The most important technique in marble analysis has been stable isotope analysis, often attributed to Norman Herz’s and David Wenner’s early work in the field.[3] The method looks at the ratio of two isotopes of carbon and oxygen; Carbon-13 to Carbon-12 and Oxygen-18  to Oxygen-16. This technique showed promise because it was a simple, relatively cheap test that required only small samples of stone. Scientists took the ratios of the two isotopes (usually given as ∂13C and ∂18O – a notation expressing relative quantities for comparison) for many samples of marble. Stable isotope analysis uses a universal standard - the ratios of C13 to C12 and O18 to O16 are set to those in Peedee Belemnite (PDB) - a Cretaceous marine fossil found in the Peedee Formation in South Carolina. For example, the data point for the Young Hero or God (formerly known as Meleager object 1926.48) is +2.56 for ∂13C and -3.36 for ∂18O – this means that the ratio of Carbon-13 to Carbon-12 is 2.56 parts per thousand higher than in PDB, while the ratio of Oxygen-18 to Oxygen-16 is 3.36 parts per thousand less than in PDB. Today, PDB is no longer used, but several chemically identical standards have been created such as Vienna Peedee Belemnite and NBS-19 limestone.

From this data, graphs could be drawn that showed different ranges of stable isotope ratios for marble - today they are drawn in statistics programs as confidence regions (see below). The closer the data point for an object is to the center of a region, the more likely it is actually from that quarry. As more data has been taken, however, the field increasingly overlap, and stable isotope ratios alone are no longer considered conclusive evidence.

Today, most scientists employ multiple methods to determine chemical small differences between marble from different quarries, usually focusing on trace element analysis. This study is often referred to known as marble provenance. Other methods include [4]:

• Electron Paramagnetic Resonance (EPR) spectroscopy (also known as Electron Spin Resonance spectroscopy or ESR) - identifies unpaired electrons, which can show elemental content, such as the presence of magnesium to show whether marble is dolomitic. This method does not have a universal standard, however, so the data from different labs are not comparable, but efforts to standardize EPR data is underway. Today, the technique is less common as the instrument is large and costly (See image below).

• X-ray fluorescence (XRF) - identifies heavier elements. This method is primarily useful for identifying magnesium content to determine whether marble is dolomitic. Portable XRF machines have been developed, allowing for the instrument to be brought to museums for studying objects in situ.

• X-Ray diffraction (XRD) - identifies crystal structures. This method has limited applications, but like XRF, it can identify the mineral type.

• Trace element analysis - identifies elements besides calcium carbonate in marble. Similar to stable isotope analysis, it requires small samples and is relatively cheap. Trace elements are not always homogenously distributied within a quarry, or even within one sample of marble.

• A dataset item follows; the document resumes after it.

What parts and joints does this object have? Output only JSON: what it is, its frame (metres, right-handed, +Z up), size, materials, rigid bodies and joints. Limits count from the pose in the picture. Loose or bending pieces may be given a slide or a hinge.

• Fluid inclusion chemistry - identifies the chemistry of microscopic fluids within marble. Unlike trace elements, fluid inclusions tend to be more homogeoneous, but it requires specialized laboratory instruments and large samples.

• Neutron activation analysis - determines the concentrations of elements in a sample using a nuclear reactor. While work has been done on ancient marble using reactors, it is increasingly difficult to get time on them for research, and the few studies using this method have not spurred further work.

• Cathodoluminescence - measures light emitted from a marble when exposed to an electron beam (cathode ray).

• Petrography - uses thin, transparent cross sections of marble to measure the physical structure, such as maximum grain size and whiteness magnitude.